Summary[edit | edit source]
- What services were affected?
- All services where dependent on db2 (MediaWiki and Puppet)
- How long was there a visible outage?
- 2017-10-28 09:07 UTC until 18:30 UTC (9 hours 23 minutes)
- What was/were the response times by each Operations member?
- Reception123 responded at 09:23 on IRC, emailed staff notifying them of the site being down and posted about the error on Twitter.
- NDKilla deleted binary logs on db2 and therefore the issue was resolved..
- Was it caused by human error, supply/demand issues or something unknown currently?
- Caused by disk space getting to 0 MB.
- Was the incident aggravated by human contact, users or investigating?
- Does not seem to be aggravated in any way.
- How could response time by improved?
- Response time was better than previously, with the error being fixed in 9 hours. It could be improved by current sysadmins being notified quicker of the downtime, and being able to act after that.

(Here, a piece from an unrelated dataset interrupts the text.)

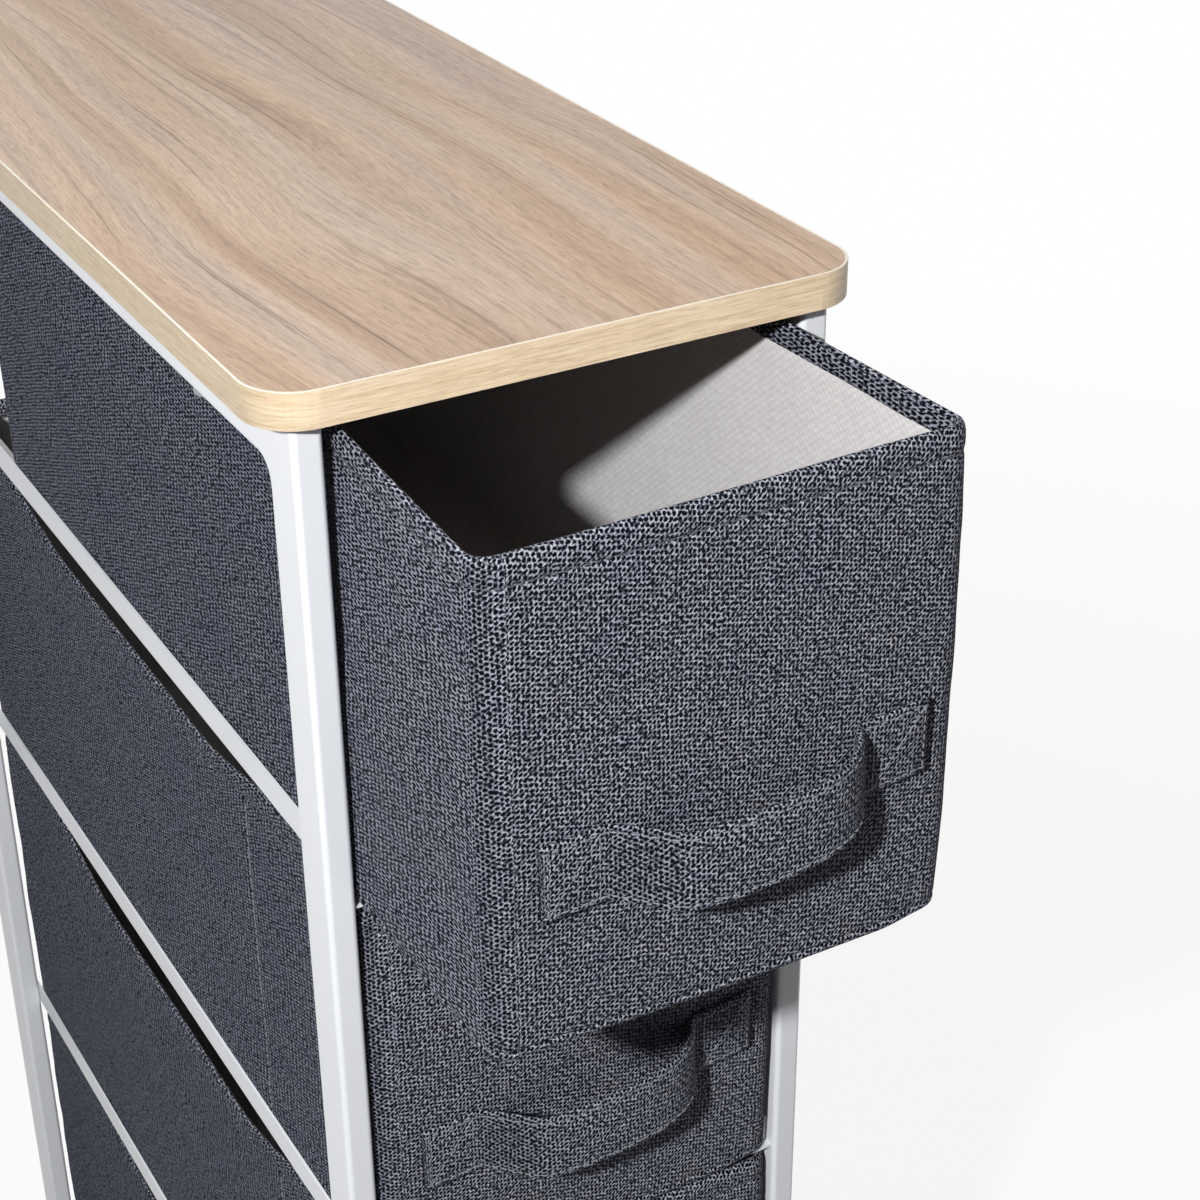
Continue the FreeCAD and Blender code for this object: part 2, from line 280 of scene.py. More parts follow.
def blur(tree, place, scale, detail=2.0, roughness=0.5, distortion=0.0):
    node = tree.nodes.new("ShaderNodeTexNoise")
    node.inputs["Scale"].default_value = scale
    node.inputs["Detail"].default_value = detail
    node.inputs["Roughness"].default_value = roughness
    node.inputs["Distortion"].default_value = distortion
    tree.links.new(place, node.inputs["Vector"])
    return node


def ripple(tree, place, across, up):
    """Cosine waves over a place on the cloth, with so many crests to a millimetre across and up."""
    turns = (2 * math.pi * across, 2 * math.pi * up, 0)
    return calc(tree, "COSINE", vector_calc(tree, "DOT_PRODUCT", place, turns).outputs["Value"])


def ramp(tree, value, stops):
    node = tree.nodes.new("ShaderNodeValToRGB")
    elements = node.color_ramp.elements
    while len(elements) < len(stops):
        elements.new(0.5)
    for element, (position, colour) in zip(elements, stops):
        element.position = position
        element.color = (*colour, 1)
    tree.links.new(value, node.inputs["Fac"])
    return node.outputs["Color"]


def mix_colour(tree, factor, a, b, blend="MIX"):
    """The node's colour sockets are inputs 6 and 7 and output 2."""
    node = tree.nodes.new("ShaderNodeMix")
    node.data_type = "RGBA"
    node.blend_type = blend
    feed(tree, node.inputs[0], factor)
    for socket, value in ((node.inputs[6], a), (node.inputs[7], b)):
        feed(tree, socket, (*value, 1) if isinstance(value, tuple) else value)
    return node.outputs[2]


def multiply(tree, colour, by, factor=1.0):
    return mix_colour(tree, factor, colour, by, "MULTIPLY")


def add_bump(tree, shader, height, depth, strength=1.0):
    node = tree.nodes.new("ShaderNodeBump")
    node.inputs["Strength"].default_value = strength
    node.inputs["Distance"].default_value = depth * MM
    tree.links.new(height, node.inputs["Height"])
    tree.links.new(node.outputs["Normal"], shader.inputs["Normal"])


# Woven polyester of the covers and straps: rows of pores between pale twisted threads

# Waves that make up the weave: crests to a millimetre across and up, and weight
WEAVE = (
    ((0.513, -0.583), 0.25),
    ((0.675, 0.0), 0.25),
    ((0.162, 0.583), 0.25),
    ((0.339, 0.288), -0.08),
    ((0.339, -0.283), 0.03),
    ((1.015, 0.583), 0.04),
    ((1.188, -0.583), -0.04),
)

# Middle of the weave's tones, about which the long sides have more contrast
MIDDLE_TONE = 0.49
SIDE_CONTRAST = 0.6

# How much painted shade darkens the cloth where it turns round a drawer's upright corner
CORNER_PAINTED_SHADE = 1.3

# Colour from pore to thread
THREAD_COLOURS = (
    (0.25, (0.0012, 0.0016, 0.004)),
    (0.42, (0.006, 0.007, 0.013)),
    (0.495, (0.044, 0.048, 0.064)),
    (0.58, (0.170, 0.178, 0.220)),
    (0.68, (0.370, 0.382, 0.450)),
    (0.84, (0.640, 0.660, 0.740)),
)


def woven_tone(tree, place):
    """Brightness of the threads at a place on the cloth, near 0 in a pore and near 1 on a thread."""
    moved = place
    for size, reach in ((0.12, 1.7), (0.7, 0.8)):
        source = blur(tree, place, size, 2.0)
        centred = vector_calc(tree, "SUBTRACT", source.outputs["Color"], (0.5, 0.5, 0.5))
        scaled = vector_calc(tree, "SCALE", centred.outputs[0])
        scaled.inputs["Scale"].default_value = reach
        moved = vector_calc(tree, "ADD", moved, scaled.outputs[0]).outputs[0]
    waves = 0.0
    for (across, up), weight in WEAVE:
        waves = calc(tree, "MULTIPLY_ADD", ripple(tree, moved, across, up), -0.6 * weight, waves)
    clear = calc(tree, "MULTIPLY_ADD", blur(tree, place, 0.3, 1.0).outputs["Fac"], 2.4, -0.15)
    mixed = blur(tree, place, 0.9, 3.0, 0.7).outputs["Fac"]
    ground = calc(tree, "MULTIPLY_ADD", mixed, 1.8, -0.41)
    return calc(tree, "MULTIPLY_ADD", waves, clear, ground)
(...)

Timeline[edit | edit source]
All times are in UTC.
- 09:07: The backends are sick and all wikis go down with 503 Backend Fetch Failed error
- 09:23: Reception123 notifies sysadmins via IRC and email about the error.
- 18:30 NDKilla deletes binary logs, and therefore the wikis go back up.
Quick facts[edit | edit source]
- Db2 was close to critical for a long time, only it suddenly went from about 1.5 GB to 0 very quickly
Conclusions[edit | edit source]
- The incident could have been prevented if binary logs were deleted and wikis were moved to db3 before db2 getting to 0 MB
Reporting[edit | edit source]
- What services/sites were used to report the downtime?
- Twitter, IRC (topic)
- What other services/sites were available for reporting, but were not used?
Actionables[edit | edit source]
- Permanent fix
- Allow CreateWiki to create databases on other servers other than db2.
- Store binlogs for a shorter amount of time ( Done, changed from 14 to 5 days)
- Others
- Increase response time of Operations
- Have more volunteers/operations to be able to respond to these situations, and monitor the servers so that they do not reach this point. ( Done added Reception123 as operations)
- Manually move more wikis to db3 until number 1 on this list is resolved ( Done moved a few other large wikis to db3)
Meta[edit | edit source]
- Who responded to this incident?
- Reception123, NDKilla
- What services were affected?
- All services where dependent on db2 (MediaWiki and Puppet)
- Who, therefore, needs to review this report?
- All Operations members
- Timestamp: ...